** start of The records **
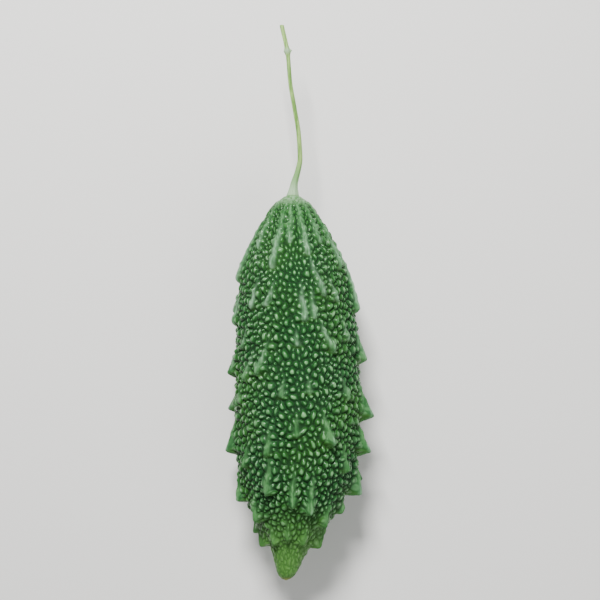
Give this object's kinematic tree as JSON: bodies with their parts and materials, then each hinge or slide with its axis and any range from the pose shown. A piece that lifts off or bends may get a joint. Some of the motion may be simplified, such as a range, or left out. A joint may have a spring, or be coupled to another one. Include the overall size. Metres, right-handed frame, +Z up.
{
  "type": "bitter gourd",
  "caption": "Spindle-shaped bitter gourd with toothed ridges, a warty skin and its stalk, lying on its side.",
  "frame": {"origin": "on the surface that the gourd lies on, under the middle of the box round the fruit and its stalk", "axes": "+Y from the blossom tip to the stalk's cut end, +Z up from the surface, +X to the right when the gourd is seen from above with its stalk pointing away"},
  "size_m": [0.0704, 0.2614, 0.0592],
  "materials": {
    "skin": "dark green waxy skin, paler on the ridges and towards the stalk, yellow-green at the tip",
    "stalk": "light green, matt, whitish at the collar"
  },
  "bodies": {
    "root": {"fruit": "skin", "stalk": "stalk"}
  },
  "joints": []
}
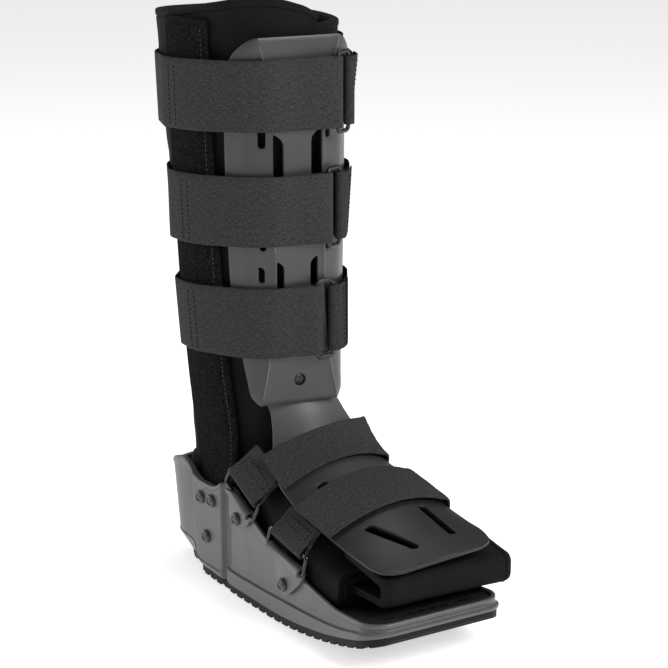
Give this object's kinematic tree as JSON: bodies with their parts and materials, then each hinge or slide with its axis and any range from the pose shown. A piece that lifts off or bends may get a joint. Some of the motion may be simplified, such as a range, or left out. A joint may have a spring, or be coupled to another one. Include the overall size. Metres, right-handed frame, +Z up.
** end of The records **
● Task instructions
Reproduce every line of the material above exactly.

● Solution below
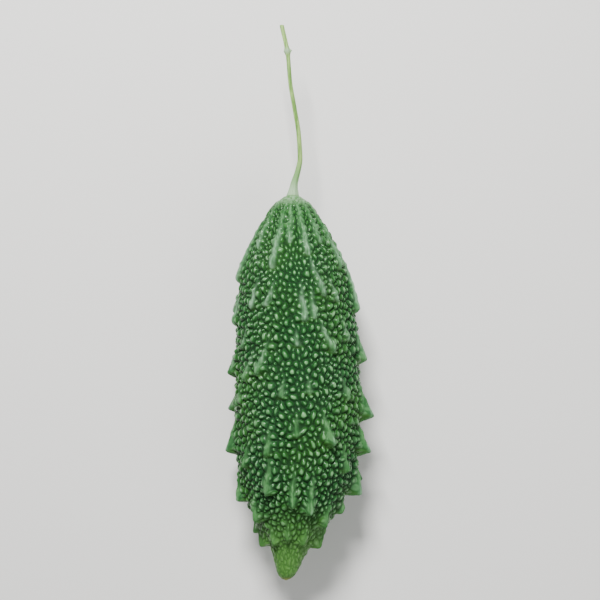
Give this object's kinematic tree as JSON: bodies with their parts and materials, then each hinge or slide with its axis and any range from the pose shown. A piece that lifts off or bends may get a joint. Some of the motion may be simplified, such as a range, or left out. A joint may have a spring, or be coupled to another one. Include the overall size. Metres, right-handed frame, +Z up.
{
  "type": "bitter gourd",
  "caption": "Spindle-shaped bitter gourd with toothed ridges, a warty skin and its stalk, lying on its side.",
  "frame": {"origin": "on the surface that the gourd lies on, under the middle of the box round the fruit and its stalk", "axes": "+Y from the blossom tip to the stalk's cut end, +Z up from the surface, +X to the right when the gourd is seen from above with its stalk pointing away"},
  "size_m": [0.0704, 0.2614, 0.0592],
  "materials": {
    "skin": "dark green waxy skin, paler on the ridges and towards the stalk, yellow-green at the tip",
    "stalk": "light green, matt, whitish at the collar"
  },
  "bodies": {
    "root": {"fruit": "skin", "stalk": "stalk"}
  },
  "joints": []
}
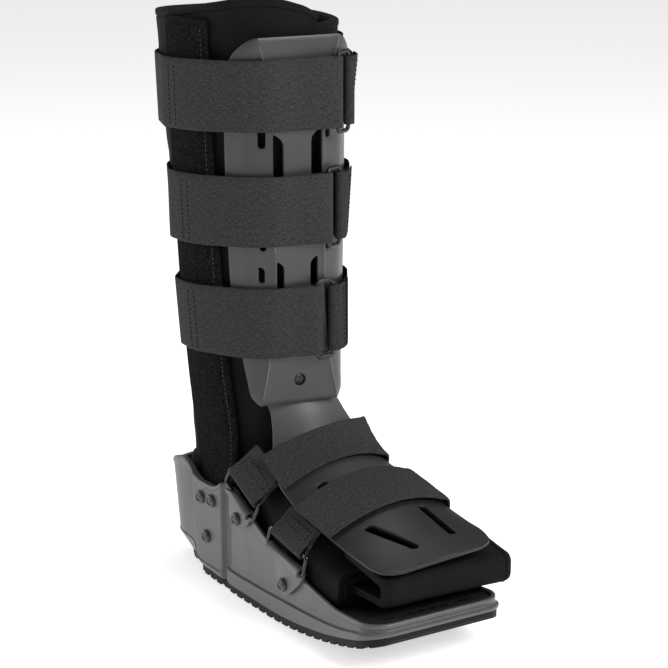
Give this object's kinematic tree as JSON: bodies with their parts and materials, then each hinge or slide with its axis and any range from the pose shown. A piece that lifts off or bends may get a joint. Some of the motion may be simplified, such as a range, or left out. A joint may have a spring, or be coupled to another one. Include the overall size. Metres, right-handed frame, +Z up.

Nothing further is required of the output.